3 – L’Épice (nos ressources et nos besoins). Hashima : épuiser les ressources et puis évacuer les lieux. –Métaux « électriques » et transition écologique. L’expansion de l’Empire chinois au XXIIe siècle. Groenland, villes minières et stations balnéaires en 2124. La ruée vers l’or en Antarctique. Le monde dans 200 millions d’années (Nouvelle Pangée). Pripiat, Tchernobyl : visiter la fin du monde. Loin des zones irradiées, survivre dans les hautes terres du Drômardèche.
4 – Le décor (Habiter le futur). Malé (Maldives) : la ville partout (et au-delà). Déménager : des îles en voie de submersion. Villes et bidonvilles d’hier, aujourd’hui et demain. De l’île des Manhattes à la cité engloutie de Manhattan. L’expansion de l’urbanisation. Vivre dans les interstices : le rond-point de Croix-Luizet. Jour 142 : traverser les ruines d’une ville ancienne. Paris, après les Grandes Pluies de la fin du XXIe siècle.

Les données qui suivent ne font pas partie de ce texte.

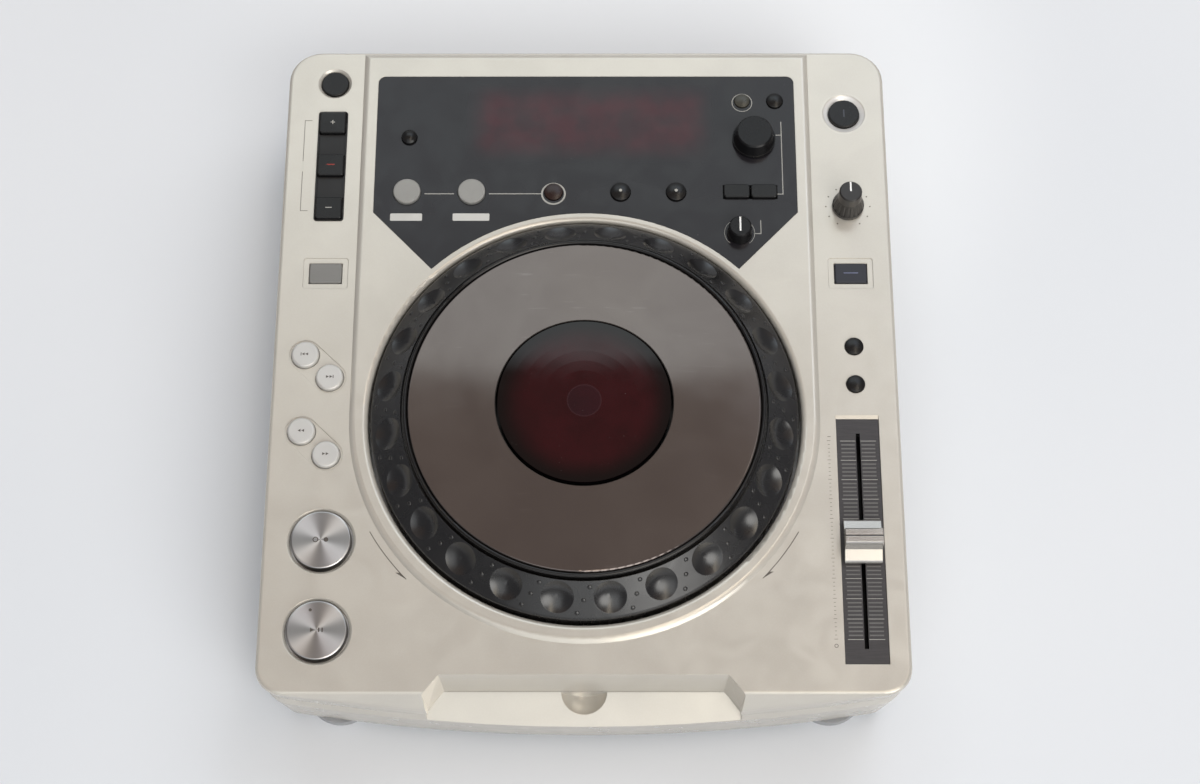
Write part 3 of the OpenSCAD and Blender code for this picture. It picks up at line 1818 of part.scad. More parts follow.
top_cover();
lower_case();
base_plate();
rubber_feet();
case_screws();
rear_panel();
rear_jacks();
power_inlet();
power_rocker();
display_panel();
display_module();
strip_bezel();
fader_plate();
fader_pot();
rotary_pots();
key_boards();
main_board();
power_supply();
jog_support();
jog_display();
jog_window();
jog_hub();
jog_ring();
jog_plate();
encoder_gear();
loader_chassis();
drive_motors();
loading_roller();
spindle_hub();
pickup_sled();
feed_gear();
fader_knob();
browse_knob();
trim_knob();
brake_knob();
eject_button();
strip_key_a();
strip_key_b();
strip_key_c();
memo_button();
track_back_button();
track_next_button();
search_back_button();
search_next_button();
cue_button();
play_button();
mode_button();
range_button();
reset_button();
lock_button();
dome_button();
loop_in_button();
loop_out_button();
loop_exit_button();
text_button();
time_button();
memory_button();
delete_button();
call_back_button();
call_next_button();
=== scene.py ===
"""Looks of a tabletop disc player with a large jog wheel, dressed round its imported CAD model.

Metres, in the frame of the model: +X to the right as seen from the front, +Y to the back, +Z up.
Printed marks are laid out in millimetres.
"""

import math

import bmesh
import bpy
from mathutils import Matrix, Vector


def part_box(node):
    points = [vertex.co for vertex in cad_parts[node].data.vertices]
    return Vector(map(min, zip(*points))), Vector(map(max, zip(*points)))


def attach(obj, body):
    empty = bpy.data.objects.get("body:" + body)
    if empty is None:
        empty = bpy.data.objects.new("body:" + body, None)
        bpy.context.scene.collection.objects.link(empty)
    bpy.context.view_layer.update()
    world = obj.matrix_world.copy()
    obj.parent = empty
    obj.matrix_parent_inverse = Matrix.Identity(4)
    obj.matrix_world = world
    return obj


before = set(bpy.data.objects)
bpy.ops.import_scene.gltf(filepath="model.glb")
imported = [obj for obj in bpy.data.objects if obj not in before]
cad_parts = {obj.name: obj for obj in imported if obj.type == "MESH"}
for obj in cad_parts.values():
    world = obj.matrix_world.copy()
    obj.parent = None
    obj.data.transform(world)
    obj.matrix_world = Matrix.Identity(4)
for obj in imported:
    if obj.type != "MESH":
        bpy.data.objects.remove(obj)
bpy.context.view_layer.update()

MM = 0.001
INK_T = 0.03  # thickness of printed marks, in millimetres
LOW, HIGH = 0.3, 0.7  # most of a noise texture lies between these values
TICKS = range(-25, 26)  # ticks on both sides of the middle of the fader's travel
TICK_PITCH = 2.083  # distance between two ticks, in millimetres
TICK_SHIFT = 0.4  # how far the scale's middle lies behind the middle of the plate, in millimetres
LONG_TICK = 5  # every fifth tick is a long one


# ---- Nodes ----

class Graph:
    """Short names for the nodes that materials and the world are made of."""

    def __init__(self, tree):
        self.tree = tree

    def node(self, kind, **settings):
        made = self.tree.nodes.new(kind)
        for name, value in settings.items():
            setattr(made, name, value)
        return made

    def feed(self, socket, value):
        """Puts a number, a colour or another node's output into a socket."""
        if isinstance(value, bpy.types.NodeSocket):
            self.tree.links.new(value, socket)
        else:
            socket.default_value = value

    def math(self, operation, *values):
        made = self.node("ShaderNodeMath", operation=operation)
        for socket, value in zip(made.inputs, values):
            self.feed(socket, value)
        return made.outputs[0]

    def both(self, *masks):
        """The overlap of two or more masks."""
        product = masks[0]
        for mask in masks[1:]:
            product = self.math("MULTIPLY", product, mask)
        return product

    def span(self, value, low, high, out_low=0.0, out_high=1.0):
        """Maps low..high to out_low..out_high with soft ends."""
        made = self.node("ShaderNodeMapRange", interpolation_type="SMOOTHSTEP")
        for socket, number in zip(made.inputs, (value, low, high, out_low, out_high)):
            self.feed(socket, number)
        return made.outputs[0]

    def blend(self, factor, a, b):
        """Colour a where factor is 0, colour b where it is 1."""
        made = self.node("ShaderNodeMix", data_type="RGBA")
        self.feed(made.inputs[0], factor)
        for socket, value in ((made.inputs[6], a), (made.inputs[7], b)):
            self.feed(socket, value if isinstance(value, bpy.types.NodeSocket) else (*value, 1))
        return made.outputs[2]

    def axes(self, vector):
        parts = self.node("ShaderNodeSeparateXYZ")
        self.feed(parts.inputs[0], vector)
        return parts.outputs

    def seen(self):
        """1 for rays that come straight from the camera."""
        return self.node("ShaderNodeLightPath").outputs["Is Camera Ray"]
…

5 – Les lieux sur les chemins (Mobiles, immobiles). Diego Garcia : Déplacer les populations. L’île Christmas : protéger la nature, incarcérer des réfugiés. Des îles divisées par des frontières internationales. Nouvelle Guinée : sa frontière rectiligne, ses 1 000 langues parlées. La Méditerranée évaporée. La Méditerranée : croisières et nauf.
Julien Dupont est professeur d’histoire-géographie dans un collège de la banlieue lyonnaise. Il écrit des fictions littéraires et radiophoniques, a vécu quelque temps en Égypte et a accompagné des groupes de touristes en Amérique du Sud, deux expériences qui l’ont interrogé sur les différences de mode de vie dans le monde est les questions migratoires.
Grand lecteur, il s’inspire des œuvres de Jorge Luis Borges, Julio Cortazar, Henri Michaux ou encore Alberto Manguel. Depuis quelques années, il s’est lancé dans la cartographie, en particulier la fiction cartographique, utilisant les cartes pour poser un point de vue sur le monde, associant souvent recherches scientifiques et éléments de fiction. Certaines ont été reproduites dans la presse (CQFD journal, revue Gibraltar) et un dossier du journal Le Monde (21/05/21) évoque son travail sur la cartographie du confinement.